**PROBLEM STATEMENT**
Below is a block of records; repeat all of them exactly.

**Stored items**
◆ ◆ ◆
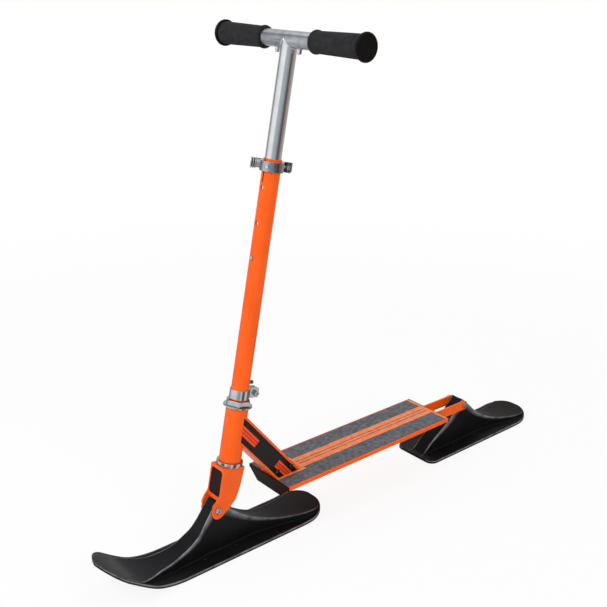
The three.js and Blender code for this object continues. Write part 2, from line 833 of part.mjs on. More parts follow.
// Quick-release clamp on the tube's mouth. Its group is turned so that +Y runs along the skewer
// towards the lever, and the ears point to -X, away from the rider's left front.

const clamp = new THREE.Group();
clamp.rotation.z = clampTurn;
steering.add(clamp);

const clampLow = outerTubeHigh - 20;
const clampHigh = outerTubeHigh - 4;
const clampOuter = outerTubeOuter + 4.35;
const clampBlockHalf = outerTubeOuter + 4.2;
const clampBlockFront = 9;
const clampBlockBack = outerTubeOuter + 16;
const clampSlitHalf = 1.6;
const skewerBack = outerTubeOuter + 8.6;
const skewerRadius = 2.9;
const spacerOuter = 7;
const spacerThickness = 6;
const ribNutOuter = 9;
const ribNutThickness = 8.6;
const ribCount = 3;
const ribDepth = 1.6;
const barrelRadius = 5.6;
const barrelHalf = 8.2;
const eyeHalf = 3.6;
const eyeRadius = 4.6;
const camPinRadius = 1.8;
const leverThickness = 3;
const leverHalf = 7.4;
const leverReach = 24;
const leverGap = 1.5;
const leverLip = 3;
const bossRadius = 4.3;
const bossOut = 2.6;
const bossTurn = THREE.MathUtils.degToRad(-22);
const clampMiddle = centre(clampLow, clampHigh);
const barrelCentre = clampBlockHalf + seatGap + barrelRadius;

function clampCollar() {
  const band = rodZ(clampOuter, clampLow, clampHigh, 0, 0, roundSides);
  const ears = block(
    [-clampBlockBack, -clampBlockFront],
    [-clampBlockHalf, clampBlockHalf],
    [clampLow, clampHigh],
  );
  const bore = rodZ(collarBore, clampLow - overrun, clampHigh + overrun, 0, 0, roundSides);
  const slit = block(
    [-clampBlockBack - overrun, 0],
    [-clampSlitHalf, clampSlitHalf],
    [clampLow - overrun, clampHigh + overrun],
  );
  const hole = rodY(skewerRadius + holeGap, -clampBlockBack, clampBlockBack, -skewerBack, clampMiddle);
  const seatHole = rodX(bossRadius / 2 + holeGap, 0, clampOuter + overrun, 0, clampMiddle);
  return cut(join(band, ears), bore, slit, hole, turnedBy(seatHole, bossTurn));
}

// A solid turned about the tube's axis.
function turnedBy(body, angle) {
  const geometry = geometryOf(body);
  geometry.rotateZ(angle);
  return solid(geometry);
}

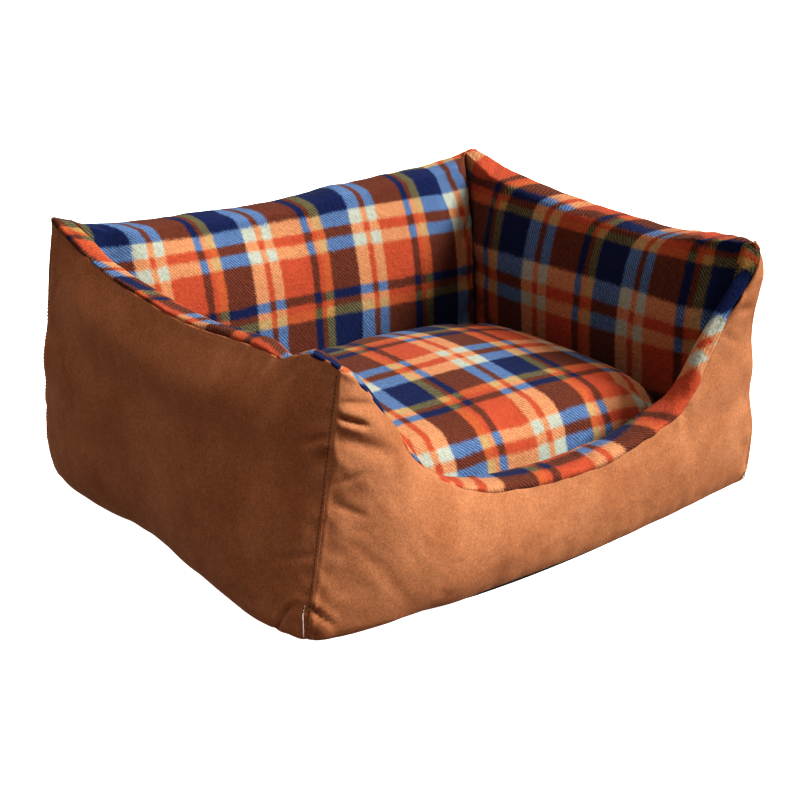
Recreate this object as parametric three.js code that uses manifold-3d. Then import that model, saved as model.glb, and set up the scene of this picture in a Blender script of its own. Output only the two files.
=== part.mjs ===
// A bolster bed for a small dog or cat: four stuffed walls round a padded floor, with a loose cushion.
// The walls are suede outside and plaid fleece inside, and the front wall has a scooped entry.
// Millimetres, +Z up. The origin is on the floor under the middle of the footprint.
// The long sides lie along X and the entry faces -Y.

import * as THREE from 'three';
import { mergeVertices } from 'three/addons/utils/BufferGeometryUtils.js';
import Module from 'manifold-3d';

const wasm = await Module();
wasm.setup();

// ---------------------------------------------------------------- driving dimensions

const CLOTH = 1.2; // suede, fleece and base cloth are all about this thick
const GAP = 0.3; // air between pieces that touch
const SEAM_GAP = 0.5; // between the suede's top edge and the fleece
const SKIN = GAP + CLOTH; // from a filling's surface to the outside of its cover
const WALL_FOOT = 1.6; // underside of the walls, just above the base cloth
const LINING_FOOT = 13; // where the linings end, level with the floor liner

// Each corner: which way it faces, where its outer seam meets the floor, and where that seam peaks.
// flare is how far the bottom of the seam kicks out; innerFoot is the inside corner at floor level.
const CORNERS = {
  frontLeft: { faces: [-1, -1], foot: [-232, -182], peak: [-202, -178.5, 204], flare: 5, innerFoot: [-190, -152] },
  frontRight: { faces: [1, -1], foot: [231.5, -181], peak: [217, -180, 216.5], flare: 1, innerFoot: [190, -152] },
  backRight: { faces: [1, 1], foot: [233, 181.5], peak: [218.5, 176, 214], flare: 2, innerFoot: [190, 127] },
  backLeft: { faces: [-1, 1], foot: [-237, 185], peak: [-226, 178.5, 225], flare: 2, innerFoot: [-190, 127] },
};
const CORNER_PINCH = 9; // the rim narrows to this where the seams meet
const CORNER_RISE = 2.5; // height of the rolled rim above its seam, at a corner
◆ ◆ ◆
**ANSWER**
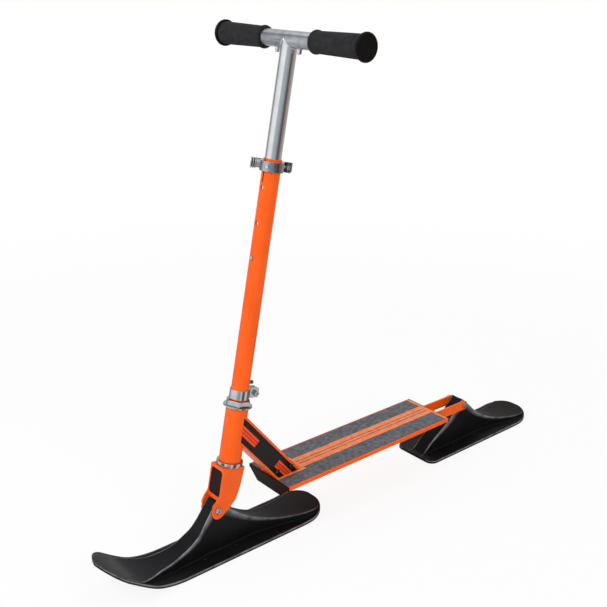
The three.js and Blender code for this object continues. Write part 2, from line 833 of part.mjs on. More parts follow.
// Quick-release clamp on the tube's mouth. Its group is turned so that +Y runs along the skewer
// towards the lever, and the ears point to -X, away from the rider's left front.

const clamp = new THREE.Group();
clamp.rotation.z = clampTurn;
steering.add(clamp);

const clampLow = outerTubeHigh - 20;
const clampHigh = outerTubeHigh - 4;
const clampOuter = outerTubeOuter + 4.35;
const clampBlockHalf = outerTubeOuter + 4.2;
const clampBlockFront = 9;
const clampBlockBack = outerTubeOuter + 16;
const clampSlitHalf = 1.6;
const skewerBack = outerTubeOuter + 8.6;
const skewerRadius = 2.9;
const spacerOuter = 7;
const spacerThickness = 6;
const ribNutOuter = 9;
const ribNutThickness = 8.6;
const ribCount = 3;
const ribDepth = 1.6;
const barrelRadius = 5.6;
const barrelHalf = 8.2;
const eyeHalf = 3.6;
const eyeRadius = 4.6;
const camPinRadius = 1.8;
const leverThickness = 3;
const leverHalf = 7.4;
const leverReach = 24;
const leverGap = 1.5;
const leverLip = 3;
const bossRadius = 4.3;
const bossOut = 2.6;
const bossTurn = THREE.MathUtils.degToRad(-22);
const clampMiddle = centre(clampLow, clampHigh);
const barrelCentre = clampBlockHalf + seatGap + barrelRadius;

function clampCollar() {
  const band = rodZ(clampOuter, clampLow, clampHigh, 0, 0, roundSides);
  const ears = block(
    [-clampBlockBack, -clampBlockFront],
    [-clampBlockHalf, clampBlockHalf],
    [clampLow, clampHigh],
  );
  const bore = rodZ(collarBore, clampLow - overrun, clampHigh + overrun, 0, 0, roundSides);
  const slit = block(
    [-clampBlockBack - overrun, 0],
    [-clampSlitHalf, clampSlitHalf],
    [clampLow - overrun, clampHigh + overrun],
  );
  const hole = rodY(skewerRadius + holeGap, -clampBlockBack, clampBlockBack, -skewerBack, clampMiddle);
  const seatHole = rodX(bossRadius / 2 + holeGap, 0, clampOuter + overrun, 0, clampMiddle);
  return cut(join(band, ears), bore, slit, hole, turnedBy(seatHole, bossTurn));
}

// A solid turned about the tube's axis.
function turnedBy(body, angle) {
  const geometry = geometryOf(body);
  geometry.rotateZ(angle);
  return solid(geometry);
}

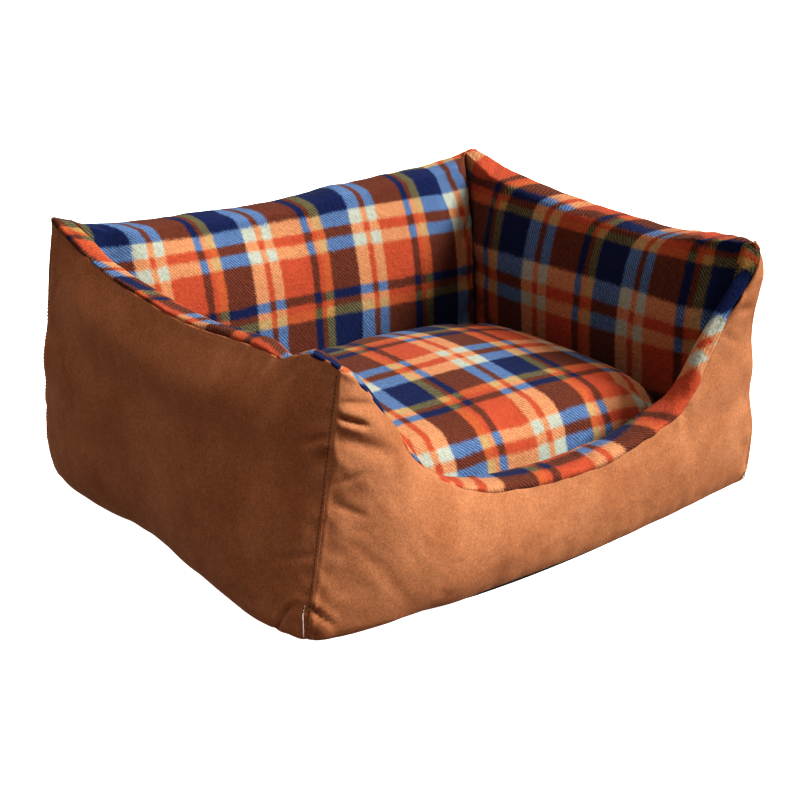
Recreate this object as parametric three.js code that uses manifold-3d. Then import that model, saved as model.glb, and set up the scene of this picture in a Blender script of its own. Output only the two files.
=== part.mjs ===
// A bolster bed for a small dog or cat: four stuffed walls round a padded floor, with a loose cushion.
// The walls are suede outside and plaid fleece inside, and the front wall has a scooped entry.
// Millimetres, +Z up. The origin is on the floor under the middle of the footprint.
// The long sides lie along X and the entry faces -Y.

import * as THREE from 'three';
import { mergeVertices } from 'three/addons/utils/BufferGeometryUtils.js';
import Module from 'manifold-3d';

const wasm = await Module();
wasm.setup();

// ---------------------------------------------------------------- driving dimensions

const CLOTH = 1.2; // suede, fleece and base cloth are all about this thick
const GAP = 0.3; // air between pieces that touch
const SEAM_GAP = 0.5; // between the suede's top edge and the fleece
const SKIN = GAP + CLOTH; // from a filling's surface to the outside of its cover
const WALL_FOOT = 1.6; // underside of the walls, just above the base cloth
const LINING_FOOT = 13; // where the linings end, level with the floor liner

// Each corner: which way it faces, where its outer seam meets the floor, and where that seam peaks.
// flare is how far the bottom of the seam kicks out; innerFoot is the inside corner at floor level.
const CORNERS = {
  frontLeft: { faces: [-1, -1], foot: [-232, -182], peak: [-202, -178.5, 204], flare: 5, innerFoot: [-190, -152] },
  frontRight: { faces: [1, -1], foot: [231.5, -181], peak: [217, -180, 216.5], flare: 1, innerFoot: [190, -152] },
  backRight: { faces: [1, 1], foot: [233, 181.5], peak: [218.5, 176, 214], flare: 2, innerFoot: [190, 127] },
  backLeft: { faces: [-1, 1], foot: [-237, 185], peak: [-226, 178.5, 225], flare: 2, innerFoot: [-190, 127] },
};
const CORNER_PINCH = 9; // the rim narrows to this where the seams meet
const CORNER_RISE = 2.5; // height of the rolled rim above its seam, at a corner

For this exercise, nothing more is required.